* Begin *

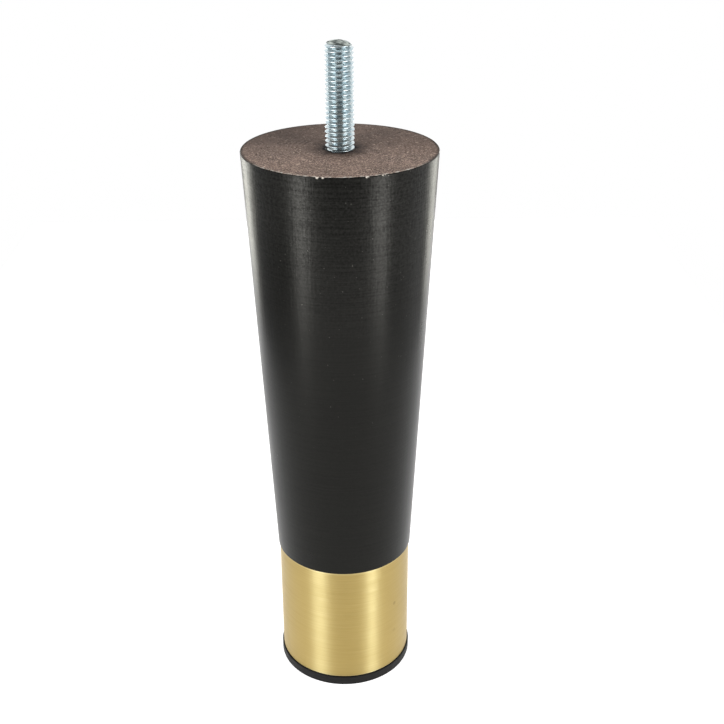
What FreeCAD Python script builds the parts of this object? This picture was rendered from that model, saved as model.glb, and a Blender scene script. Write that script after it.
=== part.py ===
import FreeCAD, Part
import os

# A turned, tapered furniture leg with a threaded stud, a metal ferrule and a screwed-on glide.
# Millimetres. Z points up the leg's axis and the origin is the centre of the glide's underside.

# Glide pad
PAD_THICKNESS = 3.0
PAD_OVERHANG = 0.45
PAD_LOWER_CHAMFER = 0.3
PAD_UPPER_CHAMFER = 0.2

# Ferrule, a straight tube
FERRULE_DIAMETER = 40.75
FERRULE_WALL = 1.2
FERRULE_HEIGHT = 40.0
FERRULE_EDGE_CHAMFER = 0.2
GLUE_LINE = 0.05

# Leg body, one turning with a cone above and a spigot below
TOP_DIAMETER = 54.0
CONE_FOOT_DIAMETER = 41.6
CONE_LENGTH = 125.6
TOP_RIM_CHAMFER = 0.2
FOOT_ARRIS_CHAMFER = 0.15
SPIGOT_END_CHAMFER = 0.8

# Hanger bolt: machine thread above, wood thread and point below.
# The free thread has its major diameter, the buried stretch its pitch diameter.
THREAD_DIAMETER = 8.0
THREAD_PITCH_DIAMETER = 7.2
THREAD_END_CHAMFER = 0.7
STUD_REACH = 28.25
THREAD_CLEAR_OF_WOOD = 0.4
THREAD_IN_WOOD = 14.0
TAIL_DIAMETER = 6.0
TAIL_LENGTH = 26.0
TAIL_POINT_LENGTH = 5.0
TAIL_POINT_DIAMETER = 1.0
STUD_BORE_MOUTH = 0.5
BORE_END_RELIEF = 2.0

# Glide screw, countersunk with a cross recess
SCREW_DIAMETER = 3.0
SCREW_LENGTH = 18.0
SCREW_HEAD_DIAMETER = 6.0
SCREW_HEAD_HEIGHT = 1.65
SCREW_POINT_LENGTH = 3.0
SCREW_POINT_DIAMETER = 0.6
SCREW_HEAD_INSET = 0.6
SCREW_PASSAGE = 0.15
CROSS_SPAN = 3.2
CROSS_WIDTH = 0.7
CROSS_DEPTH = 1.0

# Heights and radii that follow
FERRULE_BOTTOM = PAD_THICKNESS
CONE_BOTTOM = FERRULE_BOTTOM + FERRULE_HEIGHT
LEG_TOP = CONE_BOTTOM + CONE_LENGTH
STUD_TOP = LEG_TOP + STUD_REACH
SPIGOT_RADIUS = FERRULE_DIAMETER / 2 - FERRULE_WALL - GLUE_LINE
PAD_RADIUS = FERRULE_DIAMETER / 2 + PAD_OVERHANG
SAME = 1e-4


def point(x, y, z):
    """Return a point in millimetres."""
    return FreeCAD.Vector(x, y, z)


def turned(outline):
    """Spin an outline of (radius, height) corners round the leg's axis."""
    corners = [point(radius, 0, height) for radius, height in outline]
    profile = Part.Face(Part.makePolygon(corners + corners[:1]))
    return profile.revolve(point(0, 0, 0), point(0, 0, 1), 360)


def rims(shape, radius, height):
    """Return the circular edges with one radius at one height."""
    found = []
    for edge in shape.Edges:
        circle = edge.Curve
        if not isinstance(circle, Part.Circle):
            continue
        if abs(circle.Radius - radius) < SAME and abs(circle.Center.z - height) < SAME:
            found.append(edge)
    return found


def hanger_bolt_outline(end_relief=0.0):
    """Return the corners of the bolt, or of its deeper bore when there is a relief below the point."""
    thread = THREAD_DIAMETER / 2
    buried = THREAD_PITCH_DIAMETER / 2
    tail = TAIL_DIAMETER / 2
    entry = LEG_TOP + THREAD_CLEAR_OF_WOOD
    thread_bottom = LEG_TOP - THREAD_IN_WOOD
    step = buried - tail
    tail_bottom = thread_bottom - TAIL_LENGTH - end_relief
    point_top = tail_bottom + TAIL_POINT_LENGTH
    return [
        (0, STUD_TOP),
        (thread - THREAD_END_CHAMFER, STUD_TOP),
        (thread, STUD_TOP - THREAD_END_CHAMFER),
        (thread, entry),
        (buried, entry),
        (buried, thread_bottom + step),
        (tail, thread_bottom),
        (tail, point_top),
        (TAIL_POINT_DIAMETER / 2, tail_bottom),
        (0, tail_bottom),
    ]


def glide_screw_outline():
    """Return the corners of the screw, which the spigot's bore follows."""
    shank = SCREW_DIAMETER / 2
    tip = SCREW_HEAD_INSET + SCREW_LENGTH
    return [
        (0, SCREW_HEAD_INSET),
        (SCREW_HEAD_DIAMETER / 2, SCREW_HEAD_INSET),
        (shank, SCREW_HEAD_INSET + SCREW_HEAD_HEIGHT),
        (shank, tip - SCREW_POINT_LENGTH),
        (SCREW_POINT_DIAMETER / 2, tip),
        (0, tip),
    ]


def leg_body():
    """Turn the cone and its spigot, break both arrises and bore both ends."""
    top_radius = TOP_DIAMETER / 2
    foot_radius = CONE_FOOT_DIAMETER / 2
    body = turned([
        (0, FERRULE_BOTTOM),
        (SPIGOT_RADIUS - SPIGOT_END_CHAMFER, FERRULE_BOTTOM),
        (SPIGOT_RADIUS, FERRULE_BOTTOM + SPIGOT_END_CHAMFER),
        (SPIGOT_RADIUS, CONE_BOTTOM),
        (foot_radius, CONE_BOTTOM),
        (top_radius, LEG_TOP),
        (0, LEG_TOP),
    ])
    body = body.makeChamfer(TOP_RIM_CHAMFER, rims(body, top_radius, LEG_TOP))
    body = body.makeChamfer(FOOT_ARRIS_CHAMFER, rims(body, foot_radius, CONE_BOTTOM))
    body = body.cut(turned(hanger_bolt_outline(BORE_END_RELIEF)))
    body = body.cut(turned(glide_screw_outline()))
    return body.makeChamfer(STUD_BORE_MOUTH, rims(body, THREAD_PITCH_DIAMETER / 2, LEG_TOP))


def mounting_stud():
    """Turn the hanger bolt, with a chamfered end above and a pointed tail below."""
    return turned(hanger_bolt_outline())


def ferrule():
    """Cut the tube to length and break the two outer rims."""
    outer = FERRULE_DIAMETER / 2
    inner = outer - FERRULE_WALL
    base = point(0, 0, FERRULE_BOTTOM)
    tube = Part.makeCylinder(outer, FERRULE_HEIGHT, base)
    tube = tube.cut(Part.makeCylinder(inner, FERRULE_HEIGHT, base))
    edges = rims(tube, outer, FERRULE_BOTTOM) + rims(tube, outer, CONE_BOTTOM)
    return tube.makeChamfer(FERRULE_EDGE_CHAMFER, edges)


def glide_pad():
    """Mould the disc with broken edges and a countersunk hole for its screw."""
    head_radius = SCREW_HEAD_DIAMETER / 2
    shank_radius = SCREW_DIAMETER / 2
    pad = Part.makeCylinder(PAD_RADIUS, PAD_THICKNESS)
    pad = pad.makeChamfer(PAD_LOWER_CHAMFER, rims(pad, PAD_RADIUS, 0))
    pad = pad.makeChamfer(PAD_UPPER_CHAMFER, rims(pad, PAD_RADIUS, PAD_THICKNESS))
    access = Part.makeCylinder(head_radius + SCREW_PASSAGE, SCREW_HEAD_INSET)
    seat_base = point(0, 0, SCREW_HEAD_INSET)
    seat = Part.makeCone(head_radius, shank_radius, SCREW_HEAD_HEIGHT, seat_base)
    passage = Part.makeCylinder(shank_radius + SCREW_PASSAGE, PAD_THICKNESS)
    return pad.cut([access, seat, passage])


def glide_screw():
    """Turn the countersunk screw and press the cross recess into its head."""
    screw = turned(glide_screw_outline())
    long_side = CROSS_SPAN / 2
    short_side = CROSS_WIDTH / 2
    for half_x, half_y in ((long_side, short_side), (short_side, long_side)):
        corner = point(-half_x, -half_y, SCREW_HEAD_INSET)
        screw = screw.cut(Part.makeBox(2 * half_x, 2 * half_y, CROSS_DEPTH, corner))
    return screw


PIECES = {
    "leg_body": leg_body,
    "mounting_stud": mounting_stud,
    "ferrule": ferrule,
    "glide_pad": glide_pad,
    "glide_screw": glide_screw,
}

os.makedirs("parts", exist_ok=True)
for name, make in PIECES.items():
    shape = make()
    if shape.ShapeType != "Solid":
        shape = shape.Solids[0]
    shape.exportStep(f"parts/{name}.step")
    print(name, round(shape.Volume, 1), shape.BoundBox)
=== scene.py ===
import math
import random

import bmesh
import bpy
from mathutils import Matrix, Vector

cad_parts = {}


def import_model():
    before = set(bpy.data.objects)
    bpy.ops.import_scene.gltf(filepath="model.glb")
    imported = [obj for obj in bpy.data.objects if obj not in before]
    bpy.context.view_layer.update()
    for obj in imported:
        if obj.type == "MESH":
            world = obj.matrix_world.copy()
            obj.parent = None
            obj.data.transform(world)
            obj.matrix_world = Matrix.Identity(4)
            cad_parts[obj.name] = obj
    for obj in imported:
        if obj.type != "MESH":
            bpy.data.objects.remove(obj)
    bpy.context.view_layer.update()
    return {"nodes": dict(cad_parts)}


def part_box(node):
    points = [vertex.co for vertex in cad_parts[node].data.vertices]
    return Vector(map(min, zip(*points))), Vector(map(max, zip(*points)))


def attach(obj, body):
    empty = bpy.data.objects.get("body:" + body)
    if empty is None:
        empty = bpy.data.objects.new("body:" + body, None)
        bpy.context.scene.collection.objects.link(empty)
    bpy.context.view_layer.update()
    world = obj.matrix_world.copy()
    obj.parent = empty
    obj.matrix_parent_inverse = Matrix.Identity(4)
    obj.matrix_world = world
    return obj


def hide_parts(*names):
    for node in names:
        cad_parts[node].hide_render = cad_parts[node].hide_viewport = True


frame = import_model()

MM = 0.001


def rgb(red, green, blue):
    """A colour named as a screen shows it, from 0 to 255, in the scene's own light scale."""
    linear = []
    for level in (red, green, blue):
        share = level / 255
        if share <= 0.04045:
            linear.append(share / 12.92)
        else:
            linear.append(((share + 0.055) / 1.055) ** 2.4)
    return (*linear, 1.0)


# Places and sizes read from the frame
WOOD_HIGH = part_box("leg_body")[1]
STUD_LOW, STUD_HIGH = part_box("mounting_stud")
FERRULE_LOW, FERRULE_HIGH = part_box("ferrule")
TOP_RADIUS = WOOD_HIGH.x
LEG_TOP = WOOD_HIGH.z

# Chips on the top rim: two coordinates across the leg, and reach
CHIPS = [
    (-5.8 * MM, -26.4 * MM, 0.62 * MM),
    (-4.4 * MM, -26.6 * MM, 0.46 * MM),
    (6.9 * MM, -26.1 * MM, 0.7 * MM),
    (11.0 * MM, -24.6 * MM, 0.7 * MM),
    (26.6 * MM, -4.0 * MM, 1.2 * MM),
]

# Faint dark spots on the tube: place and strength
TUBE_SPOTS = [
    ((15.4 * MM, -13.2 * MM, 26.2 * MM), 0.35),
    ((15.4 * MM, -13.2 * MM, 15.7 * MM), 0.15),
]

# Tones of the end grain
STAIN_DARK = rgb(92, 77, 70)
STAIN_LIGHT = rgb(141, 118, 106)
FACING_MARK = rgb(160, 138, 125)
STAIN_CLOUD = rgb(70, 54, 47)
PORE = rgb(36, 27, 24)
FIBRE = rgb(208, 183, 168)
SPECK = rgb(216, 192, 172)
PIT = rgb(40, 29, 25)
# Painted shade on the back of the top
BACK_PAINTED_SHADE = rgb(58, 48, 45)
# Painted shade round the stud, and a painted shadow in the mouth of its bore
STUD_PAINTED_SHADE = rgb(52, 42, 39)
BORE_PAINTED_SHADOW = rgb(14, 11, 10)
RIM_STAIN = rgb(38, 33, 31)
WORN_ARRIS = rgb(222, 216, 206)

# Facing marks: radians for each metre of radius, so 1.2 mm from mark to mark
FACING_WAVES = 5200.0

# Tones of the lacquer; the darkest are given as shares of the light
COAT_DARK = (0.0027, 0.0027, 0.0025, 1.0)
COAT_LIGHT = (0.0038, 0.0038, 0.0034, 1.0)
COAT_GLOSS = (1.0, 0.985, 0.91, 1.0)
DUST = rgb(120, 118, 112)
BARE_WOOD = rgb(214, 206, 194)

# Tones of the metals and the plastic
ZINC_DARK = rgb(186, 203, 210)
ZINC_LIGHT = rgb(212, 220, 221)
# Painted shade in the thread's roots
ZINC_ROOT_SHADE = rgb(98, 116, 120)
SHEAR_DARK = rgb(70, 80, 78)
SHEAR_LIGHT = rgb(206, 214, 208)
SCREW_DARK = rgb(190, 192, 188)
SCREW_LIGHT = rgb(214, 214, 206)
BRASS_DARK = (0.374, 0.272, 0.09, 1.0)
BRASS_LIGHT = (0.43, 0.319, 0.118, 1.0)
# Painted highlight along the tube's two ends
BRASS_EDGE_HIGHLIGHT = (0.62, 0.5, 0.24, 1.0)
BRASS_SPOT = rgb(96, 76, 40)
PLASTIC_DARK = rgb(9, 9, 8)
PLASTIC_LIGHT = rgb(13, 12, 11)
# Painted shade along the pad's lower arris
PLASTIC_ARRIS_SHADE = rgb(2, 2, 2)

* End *

◆ **Brief**
Reproduce the lines exactly, from the line that contains "return screw" through the line that contains "obj.parent = None", and nothing more.

◆ **Answer below**
    return screw


PIECES = {
    "leg_body": leg_body,
    "mounting_stud": mounting_stud,
    "ferrule": ferrule,
    "glide_pad": glide_pad,
    "glide_screw": glide_screw,
}

os.makedirs("parts", exist_ok=True)
for name, make in PIECES.items():
    shape = make()
    if shape.ShapeType != "Solid":
        shape = shape.Solids[0]
    shape.exportStep(f"parts/{name}.step")
    print(name, round(shape.Volume, 1), shape.BoundBox)
=== scene.py ===
import math
import random

import bmesh
import bpy
from mathutils import Matrix, Vector

cad_parts = {}


def import_model():
    before = set(bpy.data.objects)
    bpy.ops.import_scene.gltf(filepath="model.glb")
    imported = [obj for obj in bpy.data.objects if obj not in before]
    bpy.context.view_layer.update()
    for obj in imported:
        if obj.type == "MESH":
            world = obj.matrix_world.copy()
            obj.parent = None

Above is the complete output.